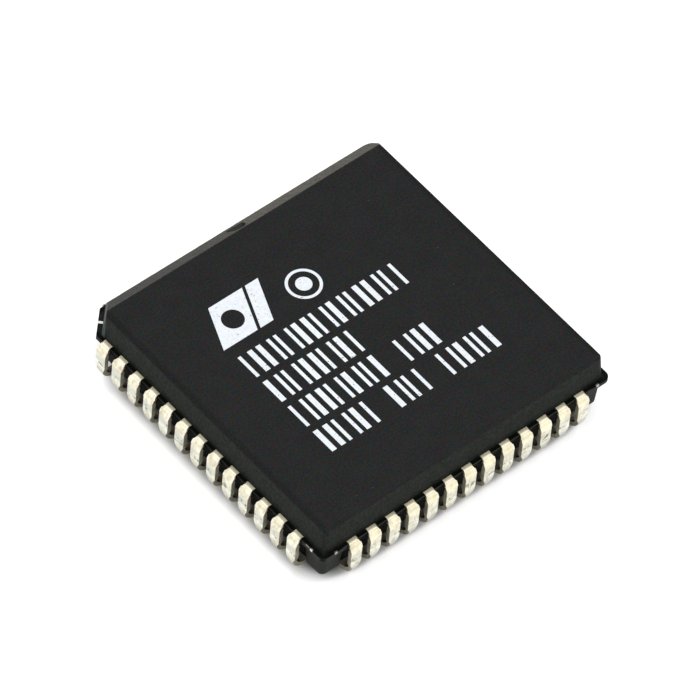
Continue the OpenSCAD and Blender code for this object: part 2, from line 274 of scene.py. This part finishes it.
def coat_cut_corner(g, p, base):
    """A painted highlight on the wall at the cut corner, where it catches more light."""
    outside = g.between(g.minus(p.y, p.x), CUT_WALL - 0.26, CUT_WALL - 0.23)
    above = g.between(p.z, FRAME_TOP + 0.02, FRAME_TOP + 0.08)
    return g.coat(base, g.times(outside, above), 0.5, colour(0.110, 0.128, 0.118))


def moulded_resin():
    """Near-black epoxy with a fine spark-eroded grain."""
    material, g = new_material("resin")
    p = Place(g)
    regions = BodyRegions(g, p)
    grain = g.noise(p.where, 8.5, 2.0, 0.7)
    base = resin_mottle(g, p, grain)
    base = coat_walls(g, p, base)
    base = paint_light_on_blocks(g, p, regions, base)
    base = coat_shadows(g, p, regions, base)
    base = paint_highlight_on_bevel(g, p, base)
    base = coat_flash(g, p, regions, base)
    base = coat_cut_corner(g, p, base)
    fine, coarse = g.noise(p.where, 14.0, 3.0, 0.65), g.noise(p.where, 5.0, 2.0)
    finish_material(
        g,
        Base_Color=base,
        Roughness=g.between(grain, 0.3, 0.7, 0.44, 0.56),
        Specular_IOR_Level=0.03,
        Normal=g.bump(g.plus(g.times(fine, 0.6), g.times(coarse, 0.4)), 0.5, 0.012),
    )
    return material


class LeadPlace(Place):
    """A point on a lead: which side it is on, its place along the row, and a seed of the lead's own."""

    # Steps of the seed: from one lead to the next, and from the y sides to the x sides
    LEAD_STEP, SIDE_STEP = 5.3, 90.0

    def __init__(self, g):
        super().__init__(g)
        self.on_x = g.math("GREATER_THAN", self.away_x, self.away_y)
        self.on_y = g.minus(1.0, self.on_x)
        self.along = g.plus(g.times(self.on_x, self.y), g.times(self.on_y, self.x))
        one_side = g.plus(g.times(self.on_x, self.x), g.times(self.on_y, self.y))
        number = g.math("ROUND", g.math("DIVIDE", self.along, PITCH))
        side = g.plus(g.times(self.on_x, self.SIDE_STEP), one_side)
        self.seed = g.plus(g.times(number, self.LEAD_STEP), side)

    def noise(self, across, up, detail, roughness=0.55):
        """Noise of one lead, with its scales across the width and up the height."""
        along, height = self.g.times(self.along, across), self.g.times(self.z, up)
        sheet = self.g.node("ShaderNodeCombineXYZ", {0: along, 1: height, 2: self.seed})
        return self.g.noise(sheet.outputs[0], 1.0, detail, roughness)


def coat_lead_face(g, p, tin):
    """A painted reflection that makes the face paler low down, and a greyer band across the upper face,
    stronger on the x sides.
    """
    # Painted reflection: the face is paler low down
    pale = g.times(g.between(p.z, 1.75, 1.25), g.between(p.noise(2.0, 3.5, 2.0), 0.42, 0.58))
    tin = g.coat(tin, pale, 0.6, colour(0.90, 0.93, 0.83))
    band = g.times(
        g.between(p.z, 2.12, 1.82),
        g.between(p.z, 1.36, 1.50),
        g.between(p.noise(0.6, 2.2, 1.0), 0.38, 0.58, 0.35, 0.95),
    )
    return g.coat(tin, band, g.between(p.on_x, 0.0, 1.0, 0.55, 1.0), colour(0.62, 0.63, 0.57))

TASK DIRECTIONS
Restate the data above word for word, please.

SOLUTION FOR THIS PROBLEM
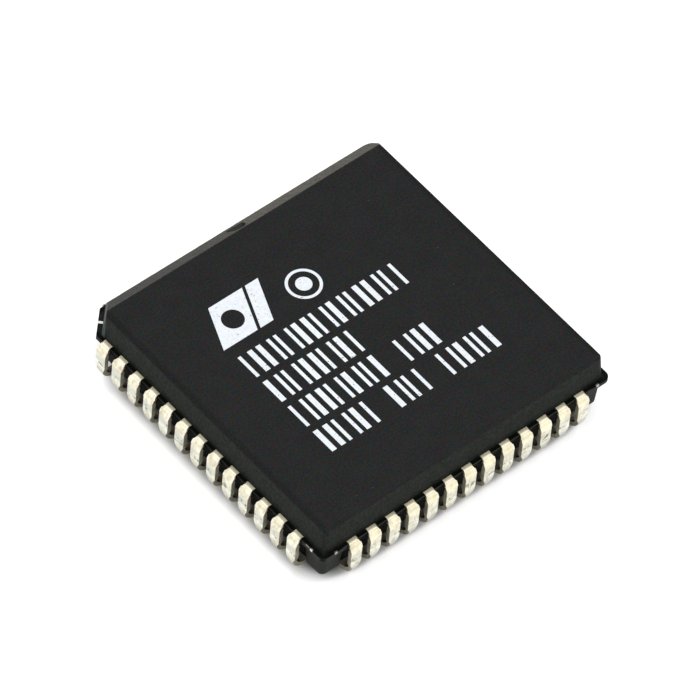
Continue the OpenSCAD and Blender code for this object: part 2, from line 274 of scene.py. This part finishes it.
def coat_cut_corner(g, p, base):
    """A painted highlight on the wall at the cut corner, where it catches more light."""
    outside = g.between(g.minus(p.y, p.x), CUT_WALL - 0.26, CUT_WALL - 0.23)
    above = g.between(p.z, FRAME_TOP + 0.02, FRAME_TOP + 0.08)
    return g.coat(base, g.times(outside, above), 0.5, colour(0.110, 0.128, 0.118))


def moulded_resin():
    """Near-black epoxy with a fine spark-eroded grain."""
    material, g = new_material("resin")
    p = Place(g)
    regions = BodyRegions(g, p)
    grain = g.noise(p.where, 8.5, 2.0, 0.7)
    base = resin_mottle(g, p, grain)
    base = coat_walls(g, p, base)
    base = paint_light_on_blocks(g, p, regions, base)
    base = coat_shadows(g, p, regions, base)
    base = paint_highlight_on_bevel(g, p, base)
    base = coat_flash(g, p, regions, base)
    base = coat_cut_corner(g, p, base)
    fine, coarse = g.noise(p.where, 14.0, 3.0, 0.65), g.noise(p.where, 5.0, 2.0)
    finish_material(
        g,
        Base_Color=base,
        Roughness=g.between(grain, 0.3, 0.7, 0.44, 0.56),
        Specular_IOR_Level=0.03,
        Normal=g.bump(g.plus(g.times(fine, 0.6), g.times(coarse, 0.4)), 0.5, 0.012),
    )
    return material


class LeadPlace(Place):
    """A point on a lead: which side it is on, its place along the row, and a seed of the lead's own."""

    # Steps of the seed: from one lead to the next, and from the y sides to the x sides
    LEAD_STEP, SIDE_STEP = 5.3, 90.0

    def __init__(self, g):
        super().__init__(g)
        self.on_x = g.math("GREATER_THAN", self.away_x, self.away_y)
        self.on_y = g.minus(1.0, self.on_x)
        self.along = g.plus(g.times(self.on_x, self.y), g.times(self.on_y, self.x))
        one_side = g.plus(g.times(self.on_x, self.x), g.times(self.on_y, self.y))
        number = g.math("ROUND", g.math("DIVIDE", self.along, PITCH))
        side = g.plus(g.times(self.on_x, self.SIDE_STEP), one_side)
        self.seed = g.plus(g.times(number, self.LEAD_STEP), side)

    def noise(self, across, up, detail, roughness=0.55):
        """Noise of one lead, with its scales across the width and up the height."""
        along, height = self.g.times(self.along, across), self.g.times(self.z, up)
        sheet = self.g.node("ShaderNodeCombineXYZ", {0: along, 1: height, 2: self.seed})
        return self.g.noise(sheet.outputs[0], 1.0, detail, roughness)


def coat_lead_face(g, p, tin):
    """A painted reflection that makes the face paler low down, and a greyer band across the upper face,
    stronger on the x sides.
    """
    # Painted reflection: the face is paler low down
    pale = g.times(g.between(p.z, 1.75, 1.25), g.between(p.noise(2.0, 3.5, 2.0), 0.42, 0.58))
    tin = g.coat(tin, pale, 0.6, colour(0.90, 0.93, 0.83))
    band = g.times(
        g.between(p.z, 2.12, 1.82),
        g.between(p.z, 1.36, 1.50),
        g.between(p.noise(0.6, 2.2, 1.0), 0.38, 0.58, 0.35, 0.95),
    )
    return g.coat(tin, band, g.between(p.on_x, 0.0, 1.0, 0.55, 1.0), colour(0.62, 0.63, 0.57))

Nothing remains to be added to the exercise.